Chicago has hosted the most United States presidential nominating conventions; 14 Republican National Conventions and 11 Democratic National Conventions, in addition to one notable Progressive Party assembly. The 1860 Republican National Convention (the second Republican National Convention) was held at the Wigwam.
Illustration of the Wigwam interior during the 1860 nominating convention. The structure could hold 10-12,000 people. Note the second-story gallery and curved ceiling structure to allow for better acoustics.
The 1864 Democratic National Convention was hosted in a different "Wigwam" built for the convention as a semicircular roofed amphitheater. These were the first Chicago visits for each party's national convention. The 1868 Republican National Convention returned to Chicago, but it was located at the Crosby Opera House.

The building was used for political and patriotic meetings during the Civil War. The Wigwam also served as a retail space until its demolition, sometime between 1867 and 1871.

Following the Great Chicago Fire of 1871, another "Wigwam" building at Washington (one city block south of Lake) and Market Streets served as the temporary home for the Chicago Board of Trade.

The 1892 Democratic National Convention convened in a temporary "Wigwam" in Lake Park for Grover Cleveland's third nomination.

Today, the corner of Lake Street and Wacker Drive bears the address "191 North Wacker." This address is in the West Loop neighborhood of the Loop community in Chicago. The 516-foot high, 37-story office tower was designed by Kohn Pedersen Fox and built in 2002.
In 2017, the city rededicated plaques gifted in the early 20th century by the Daughters of the American Revolution to commemorate Lincoln's nomination at the Wigwam and the Sauganash Hotel.

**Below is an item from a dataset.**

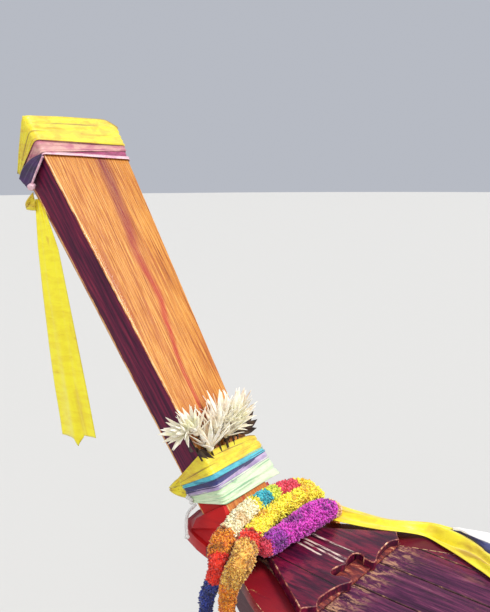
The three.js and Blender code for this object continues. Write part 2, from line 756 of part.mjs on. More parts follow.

Compiled by Dr. Neil Gale, Ph.D.


[1] The antebellum period refers to the years after the War of 1812 (1812-15) and before the Civil War (1861-65). The development of separate northern and southern economies, the westward expansion of the nation, and a spirit of reform marked the era. These issues created an unstable and explosive political environment that eventually led to the Civil War.